Data audits—Reviews of data processes. Automated checks can also be used, such as checking the number of data points in a variable to identify missing values.

An important concept related to data quality is Master Data Management (MDM). MDM involves creating and managing a centralized data system, often referred to as a golden record or a single source of truth. This golden record contains data that is clean, standardized, consolidated, and up-to-date.

Benefits of MDM include higher data quality and integrity, cleaner data, faster and easier data access (potentially from a single table, avoiding complex joins), and the ability to automate compliance checks. While setting up and maintaining MDM can be work-intensive and expensive, it can be particularly useful for companies dealing heavily with protected data or data subject to numerous regulations, or when consolidating data from multiple sources (like during a merger).
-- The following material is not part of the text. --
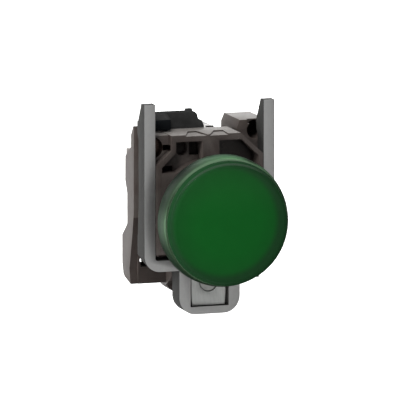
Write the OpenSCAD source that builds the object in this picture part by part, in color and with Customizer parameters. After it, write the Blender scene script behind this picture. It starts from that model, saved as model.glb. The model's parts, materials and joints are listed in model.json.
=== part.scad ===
// Panel pilot light for a 22 mm hole: metal head with a green lens, quick-fixing collar and LED block.
// +X is to the right seen from the front, +Y runs from the front of the panel to the rear, +Z is up.
// The origin is on the head's axis, where the back of the bezel meets the front of the panel.

/* [Head] */
// Diameter of the barrel that goes through the panel
barrel_d = 22; // [21.6:0.1:22.2]
// How far the bezel stands out past the barrel
flange_w = 3.5; // [3.3:0.1:4]
// Height of the bezel in front of the panel
bezel_h = 4.6; // [4.2:0.1:6]
// Radius of the bezel's crowned side
bezel_crown = 9.3; // [8:0.1:14]
// Broken front edge of the bezel
bezel_edge = 0.25; // [0.2:0.05:0.4]
// How far the lens's side lies inside the bezel's
lens_inset = 0.7; // [0.5:0.1:0.9]
// How far the lens stands in front of the bezel
lens_rise = 2.4; // [2.2:0.1:4]
// Radius of the lens's slightly domed face
lens_crown = 160; // [100:5:300]
// Wall of the lens
lens_wall = 1.5; // [1:0.1:2]
// Rounding of the lens's front edge
lens_edge = 1.7; // [1:0.1:1.8]
// Wall of the barrel
barrel_wall = 2; // [1.8:0.1:2.4]
// How far the gasket stands behind the bezel
gasket_proud = 0.6; // [0.3:0.1:1]

/* [Clamp frame] */
// Open space between the bezel and the clamp frame
grip = 8.1; // [7.6:0.1:9]
// How far the frame can travel towards the bezel
clamp_travel = 6.4; // [4:0.1:6.4]
// Height of the ears' tips above the head's axis
ear_top = 24.85; // [22:0.05:27]
// Depth of the tab's lower end below the head's axis
tab_drop = 22.35; // [21.5:0.05:24]
// Thickness of the arms and of the cross bar
arm_t = 2.5; // [2:0.1:2.8]
// Depth of the cross bar from front to rear
frame_depth = 5.4; // [4.4:0.1:5.7]
// Depth of the ears at their tips
ear_depth = 2.4; // [1.2:0.1:3]
// Depth of the arms' waist
waist_depth = 4.5; // [3:0.1:5]
// Width of the tab
tab_w = 14; // [13:0.2:15]
// Outer corner radius of the frame
frame_corner = 3.6; // [1:0.1:3.6]
// Corner radius of the tab
tab_corner = 3.8; // [2:0.1:4.5]
// Width of the window in the tab
window_w = 8.8; // [8:0.1:9.4]
// How far the plate lies back in the window
plate_recess = 0.9; // [0.5:0.1:1.8]

/* [Clamp screw] */
// Diameter of the clamp screw
screw_d = 3.5; // [3.2:0.1:3.8]
// Distance of the screw's axis below the cross bar
screw_below = 3; // [2.9:0.05:3.4]
// Diameter of the screw's head
screw_head_d = 6; // [5.4:0.1:6.2]
// Length of the screw's head
screw_head_h = 2.4; // [2:0.1:2.6]
// Width of the square nut
nut_w = 5.2; // [4.9:0.1:5.6]
// Thickness of the square nut
nut_t = 2.2; // [1.8:0.1:2.2]
// Cover of the lug above the nut
nut_cover = 0.25; // [0.2:0.05:0.5]

/* [Collar] */
// Depth of the tower that surrounds the barrel
tower_depth = 10; // [9.8:0.1:10.6]
// Wall of the tower beside the barrel
side_wall = 1.22; // [1.1:0.02:1.5]
// Height of the tower's top above the head's axis
tower_top = 17.75; // [17.2:0.05:18]
// Width of the tower's rim at its sides
rim = 0.95; // [0.7:0.05:1.2]
// Width of the tower's rim at its top
top_rim = 1.45; // [1:0.05:1.8]
// Depth of the pockets in the tower
pocket_depth = 5; // [2:0.5:7]
// Depth of the recess round the left pockets
recess_depth = 2.6; // [1:0.2:4]
// Width of the web between the two upper pockets
web_w = 3.9; // [3:0.1:5]
// Thickness of the base plate
base_t = 3.5; // [3.2:0.1:4.2]
// Thickness of the base's side cheeks
cheek_t = 1.8; // [1.2:0.1:2]
// How far the driver guide stands above the tower
guide_rise = 1.9; // [1.5:0.05:2.5]
// Length of the driver guide from front to rear
guide_len = 11.5; // [9:0.5:13]
// Diameter of the hole in the driver guide
guide_hole_d = 4.2; // [3.4:0.1:4.4]

/* [Locking lever] */
// Thickness of the locking ring and its lever
lever_t = 2.6; // [2.2:0.1:2.8]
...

The processes involved in MDM typically include:

Consolidation—Combining data from multiple source systems into the golden record. Updates to the golden record automatically update the original sources.
Standardization—Making data uniform in terms of field names, units, formats, and entry regulations to ensure consistency across the dataset.
Data dictionary—Creating a document that defines and describes every variable, including attributes, structure, relationships, and organization. Data dictionaries are crucial for understanding and correctly using data, whether or not MDM is implemented.

Conclusion

Data governance is far more than just a set of bureaucratic rules; it is the framework that enables reliable, ethical, and legal data analysis. By understanding concepts like data security, use agreements, data classifications, and quality management practices like MDM, data professionals can ensure the integrity of their work, protect sensitive information, and build trust in their insights.

As the field of data science continues to grow, professionals who demonstrate a strong understanding of data governance will be well-positioned for success. By making data governance a priority, you’re not just protecting data; you’re empowering better, more trustworthy decision-making.